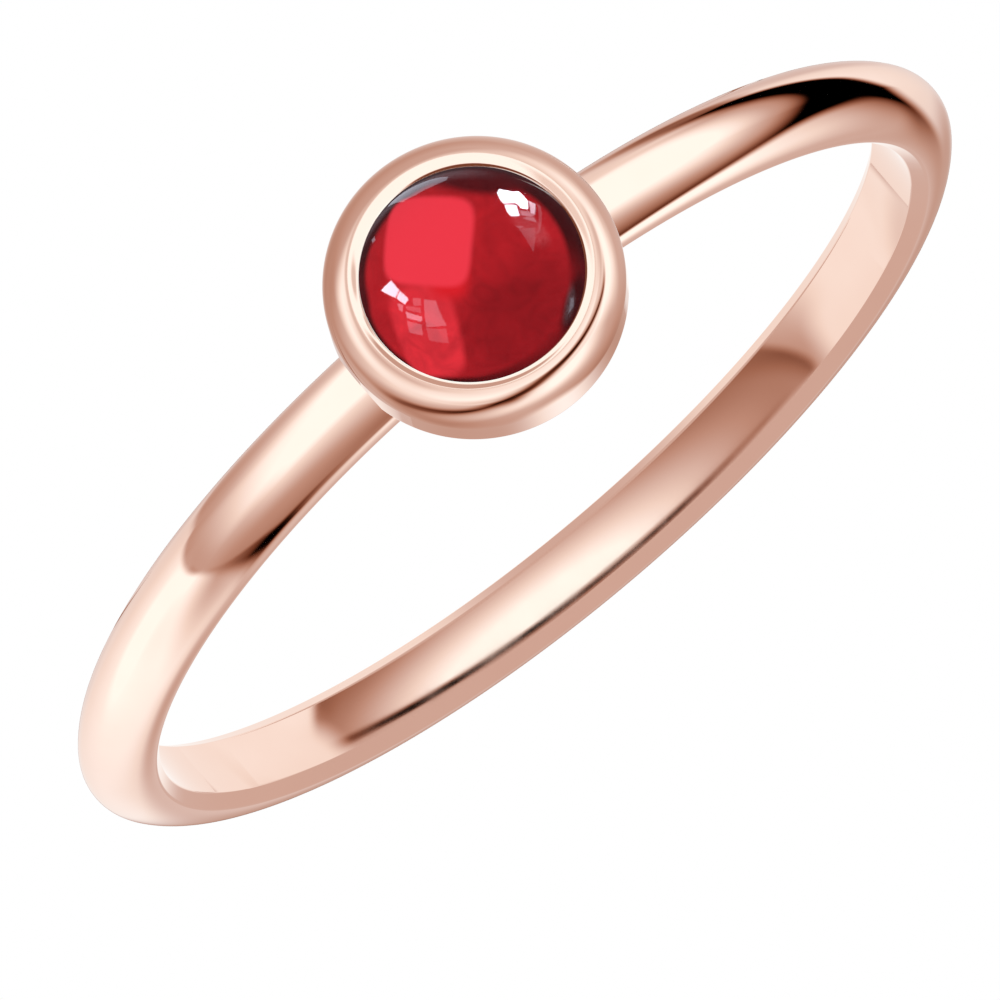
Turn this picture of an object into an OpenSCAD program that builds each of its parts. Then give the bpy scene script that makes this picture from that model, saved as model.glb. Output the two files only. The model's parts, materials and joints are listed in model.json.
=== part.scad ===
// Ring with one round cabochon in a smooth bezel cup, lying on its side as it rests by itself.
// The shape is worked out with the finger hole along Z and the stone towards -Y, then tipped
// until the cup and the back of the band both touch the surface that the ring lies on.

/* [Finger hole] */
// Inside diameter of the band, US size 6
finger_hole_d = 16.5; // [14:0.1:21]

/* [Band] */
// Width of the band, measured along the finger
band_w = 1.5; // [1.3:0.05:2]
// Thickness of the band, from the finger to the crown of its dome
band_t = 1.2; // [1.1:0.05:1.5]
// Radius of the crown of the dome
band_crown_r = 0.5; // [0.3:0.05:0.55]
// Radius of the rounded edges beside the finger
band_edge_r = 0.2; // [0.1:0.02:0.24]

/* [Bezel] */
// Outside diameter of the cup
bezel_d = 5.1; // [4.9:0.05:5.5]
// Height of the lip above the finger hole
bezel_lip_h = 1.75; // [1.7:0.05:1.8]
// Height of the cup's flat underside above the finger hole
bezel_base_h = 0.35; // [0.2:0.05:0.4]
// Distance from the outside of the cup in to the crest of the lip
bezel_crest_in = 0.47; // [0.4:0.01:0.5]
// Height from the widest part of the cup up to the crest of the lip
bezel_round_h = 0.7; // [0.6:0.05:0.8]
// Radius of the crest of the lip
bezel_crest_r = 0.33; // [0.25:0.01:0.36]
// Radius of the rounded edge under the cup
bezel_edge_r = 0.15; // [0.1:0.01:0.2]

/* [Stone] */
// Diameter of the stone at its girdle
stone_d = 4.0; // [3.9:0.02:4.04]
// Height of the stone, from its flat back to the top of its dome
stone_h = 2.15; // [2.1:0.05:2.2]
// Radius of the dome
stone_dome_r = 2.1; // [2.08:0.02:2.2]
// Thickness of metal between the stone's back and the finger
stone_floor_h = 0.5; // [0.45:0.05:0.55]
// How far the lip reaches in over the girdle
lip_over_girdle = 0.1; // [0.08:0.01:0.14]
// Gap between the stone and the metal
stone_gap = 0.03; // [0.02:0.01:0.05]

/* [Hidden] */
$fn = 144;
rose_gold = [0.86, 0.65, 0.57];
garnet = [0.62, 0.04, 0.08];
past = 1;  // how far a cut runs past the metal

hole_r = finger_hole_d / 2;
band_half_w = band_w / 2;
foot_r = hole_r + band_edge_r;  // the dome starts where the rounded edge ends
dome_h = band_t - band_edge_r;

bezel_r = bezel_d / 2;
crest_r = bezel_r - bezel_crest_in;
crest_h = hole_r + bezel_lip_h;
wide_h = crest_h - bezel_round_h;
base_h = hole_r + bezel_base_h;

stone_r = stone_d / 2;
floor_h = hole_r + stone_floor_h;
back_h = floor_h + stone_gap;
dome_centre_h = back_h + stone_h - stone_dome_r;
open_r = stone_r - lip_over_girdle;
open_h = dome_centre_h + sqrt(pow(stone_dome_r + stone_gap, 2) - pow(open_r, 2));
lip_edge_h = 0.05;  // upright inner edge of the lip, above which it is bevelled
bevel_w = 0.1;
bevel_h = 0.16;

// The flank of an arch stands upright at the foot and runs smoothly into the crown.
function flank_r(half_w, height, crown) =
    (half_w * half_w + height * height - 2 * height * crown) / (2 * (half_w - crown));

// The ring lies on the rounded edge under its cup and on the flank of the band's far side.
// Both are arcs in the plane x = 0, and the surface is the line that touches them from below.
rest_flank_r = flank_r(band_half_w, dome_h, band_crown_r);
rest_dy = foot_r + base_h + bezel_edge_r;
rest_dz = (rest_flank_r - band_half_w) + (bezel_r - bezel_edge_r);
rest_tilt = atan2(rest_dz, rest_dy)
    + asin((bezel_edge_r - rest_flank_r) / norm([rest_dy, rest_dz]));
rest_lift = (bezel_r - bezel_edge_r) * cos(rest_tilt)
    - (base_h + bezel_edge_r) * sin(rest_tilt) + bezel_edge_r;
front_y = dome_centre_h * cos(rest_tilt) + stone_dome_r;
back_y = (hole_r + band_t - band_crown_r) * cos(rest_tilt) + band_crown_r;
rest_shift = (front_y - back_y) / 2;

// Round arch of three arcs, standing on x = 0 and symmetrical about y = 0
module arch(half_w, height, crown) {
    flank = flank_r(half_w, height, crown);
    centre_out = flank - half_w;
    join_x = (height - crown) * flank / (flank - crown);
    intersection() {
        translate([0, -centre_out])
            circle(r = flank);
        translate([0, centre_out])
            circle(r = flank);
        translate([0, -half_w])
            square([join_x, 2 * half_w]);
    }
    intersection() {
        translate([height - crown, 0])
            circle(r = crown);
        translate([join_x, -half_w])
            square([height, 2 * half_w]);
    }
}

// Turns a shape made along +Z so that it stands out from the front of the band
module on_the_front() {
    rotate([90, 0, 0])
        children();
}

// Domed wire bent round the finger, still without its hole
module band_blank() {
    rotate_extrude() {
        translate([foot_r, 0])
            arch(band_half_w, dome_h, band_crown_r);
        translate([0, -band_half_w])
            square([foot_r, band_w]);
    }
}

module finger_hole() {
    translate([0, 0, -bezel_d])
        cylinder(r = hole_r, h = 2 * bezel_d);
}

// Rounds one edge of the hole: the square corner outside a circle, swept round the finger
module hole_edge_cut() {
    rotate_extrude() {
        difference() {
            translate([hole_r - band_edge_r, band_half_w - band_edge_r])
                square(2 * band_edge_r);
            translate([hole_r + band_edge_r, band_half_w - band_edge_r])
                circle(r = band_edge_r);
        }
    }
}

// Solid cup with a round lip, flat underneath and rounded at its lower edge
module cup_blank() {
    rotate_extrude() {
        translate([0, base_h])
            square([bezel_r - bezel_edge_r, bezel_edge_r]);
        translate([0, base_h + bezel_edge_r])
            square([bezel_r, wide_h - base_h - bezel_edge_r]);
        intersection() {
            translate([bezel_r - bezel_edge_r, base_h + bezel_edge_r])
                circle(r = bezel_edge_r);
            translate([bezel_r - bezel_edge_r, base_h])
                square(bezel_edge_r);
        }
        translate([0, wide_h])
            square([crest_r, bezel_round_h]);
        intersection() {
            translate([crest_r, wide_h])
                rotate(90)
                    arch(bezel_crest_in, bezel_round_h, bezel_crest_r);
            translate([crest_r, wide_h])
                square([bezel_crest_in, bezel_round_h]);
        }
    }
}

// Room for the stone: a round seat under the lip, which follows the dome, and the bevelled opening
module stone_seat() {
    intersection() {
        translate([0, 0, floor_h])
            cylinder(r = stone_r + stone_gap, h = stone_h);
        translate([0, 0, dome_centre_h])
            sphere(r = stone_dome_r + stone_gap);
    }
    translate([0, 0, floor_h + stone_gap])
        cylinder(r = open_r, h = stone_h);
    translate([0, 0, open_h + lip_edge_h])
        cylinder(r1 = open_r, r2 = open_r + bevel_w, h = bevel_h);
    translate([0, 0, open_h + lip_edge_h + bevel_h])
        cylinder(r = open_r + bevel_w, h = past);
}

module laid_on_its_side() {
    translate([0, rest_shift, rest_lift])
        rotate([-rest_tilt, 0, 0])
            children();
}

module band_and_bezel() {
    color(rose_gold)
        laid_on_its_side()
            difference() {
                union() {
                    band_blank();
                    on_the_front()
                        cup_blank();
                }
                finger_hole();
                hole_edge_cut();
                mirror([0, 0, 1])
                    hole_edge_cut();
                on_the_front()
                    stone_seat();
            }
}

module garnet_cabochon() {
    color(garnet)
        laid_on_its_side()
            on_the_front()
                intersection() {
                    translate([0, 0, back_h])
                        cylinder(r = stone_r, h = stone_h + past);
                    translate([0, 0, dome_centre_h])
                        sphere(r = stone_dome_r);
                }
}

band_and_bezel();
garnet_cabochon();
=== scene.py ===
import json
import bpy
import numpy as np
from mathutils import Matrix


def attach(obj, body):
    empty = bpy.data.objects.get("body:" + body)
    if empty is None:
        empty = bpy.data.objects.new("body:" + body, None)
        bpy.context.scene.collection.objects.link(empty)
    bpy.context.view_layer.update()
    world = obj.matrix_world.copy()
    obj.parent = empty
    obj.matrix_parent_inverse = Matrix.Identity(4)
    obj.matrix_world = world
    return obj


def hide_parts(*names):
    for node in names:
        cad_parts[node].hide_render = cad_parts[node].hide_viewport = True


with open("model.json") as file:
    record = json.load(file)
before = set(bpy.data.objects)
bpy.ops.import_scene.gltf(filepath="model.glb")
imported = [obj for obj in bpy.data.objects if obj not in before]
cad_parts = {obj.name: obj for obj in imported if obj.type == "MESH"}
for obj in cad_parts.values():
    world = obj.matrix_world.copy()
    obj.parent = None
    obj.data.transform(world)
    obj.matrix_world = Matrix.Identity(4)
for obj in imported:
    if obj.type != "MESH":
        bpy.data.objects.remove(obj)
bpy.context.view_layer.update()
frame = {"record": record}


# The band: one length of D-shaped silver wire bent round a mandrel and soldered end to end under
# the cup. It is filed to an even dome, polished on a felt wheel and plated with rose gold.
# This mesh is its outer side, closed inside the metal.

MM = 0.001
finger_hole = frame["record"]["mounts"][0]
hole_r = finger_hole["dims"]["r_mm"] * MM
ring_centre = np.array(finger_hole["pos_m"])
finger_axis = np.array(finger_hole["axis"])
across = np.array([1.0, 0.0, 0.0])
backward = np.cross(finger_axis, across)
as_it_lies = np.stack([across, backward, finger_axis])

band_half_w = 0.75 * MM
band_t = 1.2 * MM
crown_r = 0.5 * MM
inner_edge_r = 0.2 * MM
edge_wear = 0.03 * MM
filed_half_x = 2.3 * MM
filed_h = 8.68 * MM
band_steps = 720
flank_steps = 19
crown_steps = 23
worn_steps = 6

foot_r = hole_r + inner_edge_r
dome_h = band_t - inner_edge_r


def arc(centre, radius, start, end, steps):
    """Round stretch of an outline: centre plus radius times (cos a, sin a), a in degrees.
    Each row holds a point and the direction that its surface faces."""
    a = np.radians(np.linspace(start, end, steps))
    facing = np.stack([np.cos(a), np.sin(a)], axis=1)
    return np.hstack([np.array(centre) + radius * facing, facing])


def straight(start, end, steps):
    """Straight stretch of an outline: start plus t times the way to end, t from 0 to 1. It faces
    to the right of its way."""
    start, end = np.array(start), np.array(end)
    t = np.linspace(0, 1, steps)[:, None]
    way = (end - start) / np.linalg.norm(end - start)
    facing = np.tile([way[1], -way[0]], (steps, 1))
    return np.hstack([start + t * (end - start), facing])


def softened(corners, reach, steps):
    """Line through corners, each worn round: the curve goes from reach before the corner to reach
    after it as (1 - t)^2 before + 2 t (1 - t) corner + t^2 after."""
    corners = np.array(corners)
    ways = np.diff(corners, axis=0)
    ways /= np.linalg.norm(ways, axis=1)[:, None]
    turn, before, after = corners[1:-1, None], ways[:-1, None], ways[1:, None]
    t = np.linspace(0, 1, steps)[None, :, None]
    points = turn - before * reach * (1 - t) ** 2 + after * reach * t**2
    way = (1 - t) * before + t * after
    way /= np.linalg.norm(way, axis=-1)[..., None]
    facing = np.stack([way[..., 1], -way[..., 0]], axis=-1)
    return np.concatenate([points, facing], axis=-1).reshape(-1, 4)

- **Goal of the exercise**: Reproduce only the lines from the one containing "obj.matrix_parent_inverse = Matrix.Identity(4)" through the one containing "obj.parent = None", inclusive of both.

- **Result**:
    obj.matrix_parent_inverse = Matrix.Identity(4)
    obj.matrix_world = world
    return obj


def hide_parts(*names):
    for node in names:
        cad_parts[node].hide_render = cad_parts[node].hide_viewport = True


with open("model.json") as file:
    record = json.load(file)
before = set(bpy.data.objects)
bpy.ops.import_scene.gltf(filepath="model.glb")
imported = [obj for obj in bpy.data.objects if obj not in before]
cad_parts = {obj.name: obj for obj in imported if obj.type == "MESH"}
for obj in cad_parts.values():
    world = obj.matrix_world.copy()
    obj.parent = None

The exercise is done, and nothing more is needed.